The Federal Reserve’s statement that “economic growth strengthened somewhat in the third quarter,” helped reverse the trend of consecutive days of losses for the markets. Key indices closed comfortably higher with the Dow posting a three-digit upward movement. The central bank also assured it would take further steps to protect the economy and better-than-expected jobs growth also helped edge out the European concerns.

The Dow Jones Industrial Average (DJIA) surged 178 points or 1.5% to settle the day at 11,836.04. The Standard & Poor 500 (S&P 500) was up 1.6% and closed the day at 1,237.90. The Nasdaq Composite Index added 1.3% to finish the day at 2,639.98. The fear-gauge CBOE Volatility Index (VIX) dropped 5.8% and closed at 32.74. On the New York Stock Exchange (NYSE), Amex and Nasdaq, consolidated volumes remained 10% lower than the 20-day moving average, at 7.5 billion shares. On the NYSE, for every declining stock, five stocks finished on a winning note.

Following two consecutive days of three-digit downslides for the Dow, the blue-chip index staged three-digit jump with Intel Corporation (NASDAQ:INTC) being the lone decliner among its 30 components. Bank of America Corporation (NYSE:BAC) led the pack with a 5.0% jump and other gainers include Alcoa, Inc. (NYSE:AA), American Express Company (NYSE:AXP), Caterpillar Inc. (NYSE:CAT), Chevron Corporation (NYSE:CVX), JPMorgan Chase & Co. (NYSE:JPM) and United Technologies Corp. (NYSE:UTX) and they moved up 3.2%, 2.7%, 2.5%, 2.4%, 2.8% and 2.3%, respectively.

It was the Fed’s statement that guided the markets yesterday. Investors were buoyed by news that the third quarter had showed some strength and the momentum was built up by Fed Chairman Ben Bernanke’s assurance that if necessary the central bank would purchase more mortgage-backed securities. According to the latest policy statement following a two-day meeting: “Information received since the Federal Open Market Committee met in September indicates that economic growth strengthened somewhat in the third quarter, reflecting in part a reversal of the temporary factors that had weighed on growth earlier in the year. Nonetheless, recent indicators point to continuing weakness in overall labor market conditions, and the unemployment rate remains elevated.”

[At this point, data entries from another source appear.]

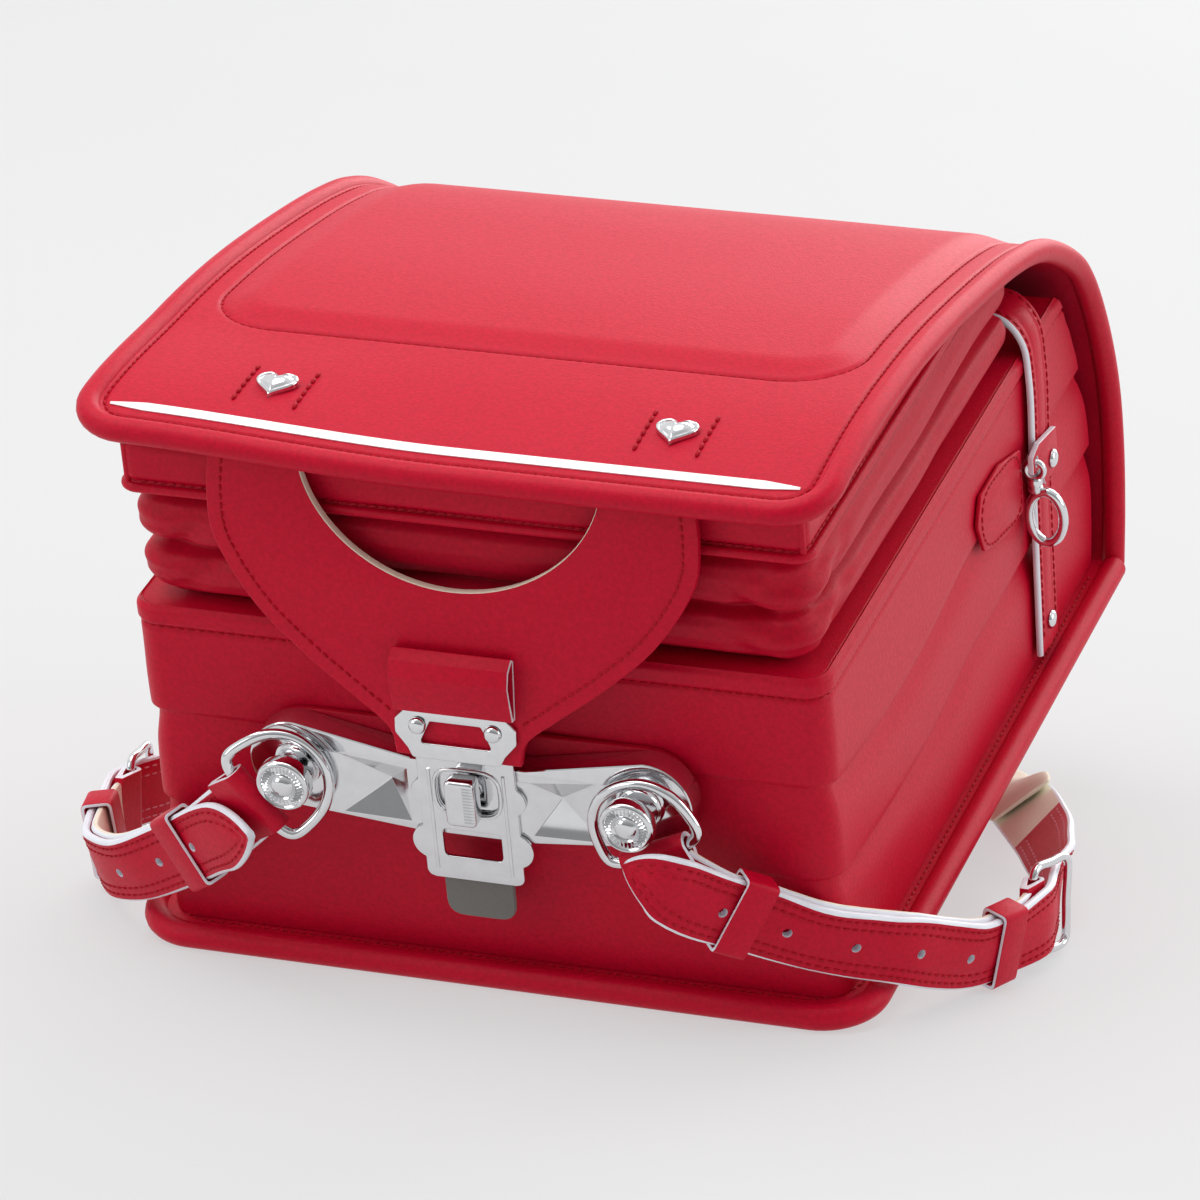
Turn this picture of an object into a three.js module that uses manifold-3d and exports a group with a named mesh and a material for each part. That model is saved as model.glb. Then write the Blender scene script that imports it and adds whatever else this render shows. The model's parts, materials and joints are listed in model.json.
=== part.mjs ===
// A red school ransel lying on its back panel, its far end propped up by its own shoulder straps.
// Inside the bag group, X is the width, Y runs from the bottom face with the lock to the far bend,
// and Z rises from the back panel to the flap. The straps are laid out in the upright frame.
import * as THREE from 'three';
import { mergeVertices } from 'three/addons/utils/BufferGeometryUtils.js';
import Module from 'manifold-3d';

const wasm = await Module();
wasm.setup();

// Driving sizes of the bag, in millimetres
const TILT = THREE.MathUtils.degToRad(15);
const PANEL_WIDTH = 264;
const PANEL_LIP = 12;
const PANEL_SHEET = 5;
const PANEL_CORNER = 22;
const ROPE_RADIUS = 4.5;
const BAG_LENGTH = 300;
const GAP = 0.3;

// Main compartment
const BODY_WIDTH = 240;
const BODY_DEPTH = 128.5;
const BODY_WALL = 2.6;
const BODY_CORNER = 14;
const CREASE_DEPTH = 1.8;
const CREASE_SAG = 6;
const RIM_DEPTH = 2.4;

// Gusset and pocket
const BELLOWS_DEPTH = 42;
const BELLOWS_WALL = 2;
const PLEAT = 13;
const POCKET_WIDTH = 236;
const POCKET_DEPTH = 18;
const POCKET_WALL = 2;
const POCKET_CORNER = 6;
const PIPING = 1.4;
const FLAP_OVER = 10.9;
const BAG_DEPTH = BODY_DEPTH + BELLOWS_DEPTH + POCKET_DEPTH + 2 * GAP + FLAP_OVER;

// Flap
const FLAP_WIDTH = 260;
const FLAP_SHEET = 3;
const FLAP_ROPE = 4.2;
const FLAP_CORNER = 20;
const PAD_RAISE = 2.2;
const PAD_MARGIN = 18;
const PAD_START = 73;
const STRIPE_MARGIN = 13;
const STRIPE_WIDTH = 4;
const STRIPE_THICK = 0.6;
const STRIPE_INSET = 11;
const HEART_SPREAD = 137;
const HEART_INSET = 32;
const HEART_SIZE = 15;
const HEART_THICK = 1.2;

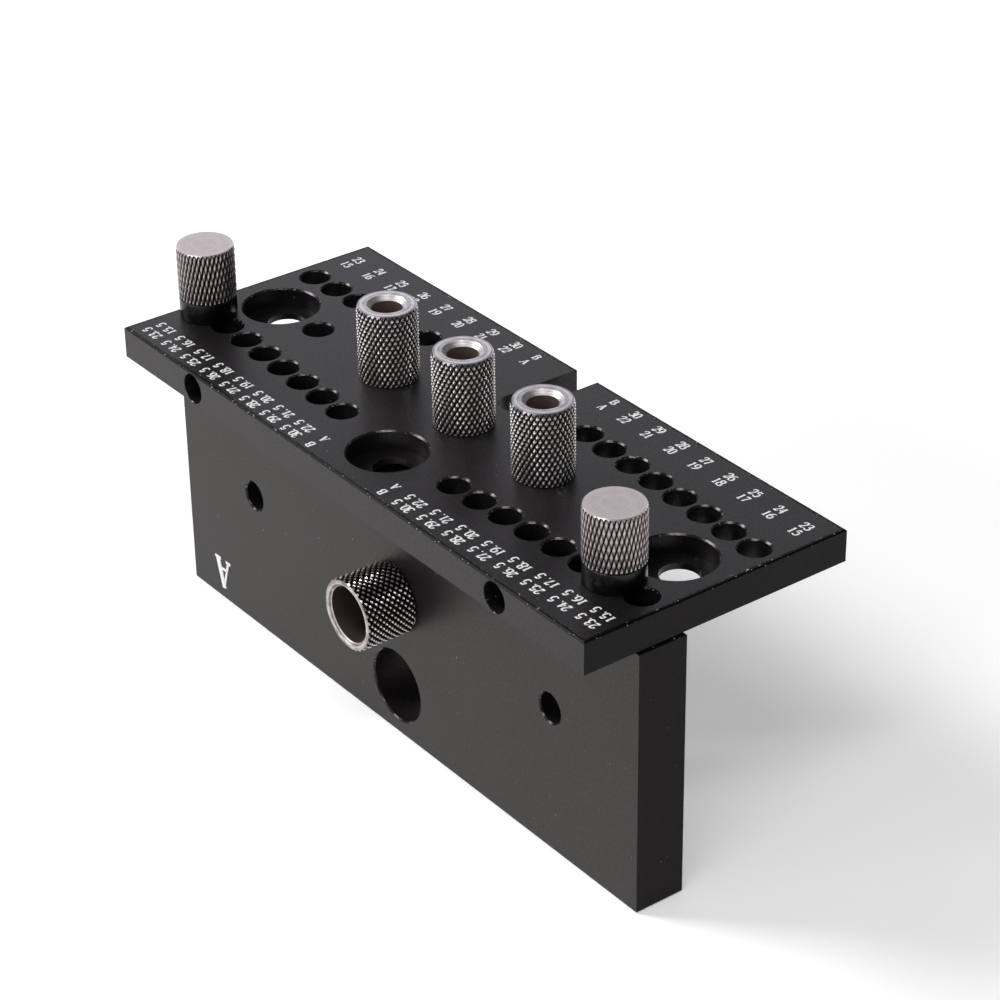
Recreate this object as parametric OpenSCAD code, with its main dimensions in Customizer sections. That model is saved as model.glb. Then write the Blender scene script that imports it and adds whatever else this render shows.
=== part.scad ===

While investors seemed satisfied, Bernanke was not in a similar mood referring to economic growth as “frustratingly slow” and “very unsatisfactory.” Thus, as mentioned earlier, the need for an additional purchase of mortgage-backed securities was a “viable option”. The central bank also chopped its economic growth outlook through 2013 and increased unemployment rate estimates. The Federal Reserve continued to keep the key interest rate within a historically low range of 0% to 0.25%, between which it has been hovering since December 2008. Bernanke also said the central bank is set to keep the rates close to zero at least till the middle of 2013.

Meanwhile, Automatic Data Processing reported that 110,000 new jobs were added by US companies in October, which added to the cheer. Economists had predicted a gain of roughly 100,000, and the higher figure was a result of higher job additions by the services-producing sector and small businesses.

Developments on the domestic front helped divert attention from fresh concerns in the European continent propelled, quiet surprisingly, by the Greek government. In a surprise move, Greek Prime Minister George Papandreou called for a referendum on the European debt plan late on Monday. The announcement comes amidst raging opposition by the public over austerity measures and worsening economic conditions. The surprise move from Greece may jeopardize the entire global economy and experts believe that rejecting the bailout plan might lead to “hard default” by Greece. Meanwhile, sources told a media house that the European Union and International Monetary Fund will not be providing the Greece with a EUR8 billion payment till the referendum takes place.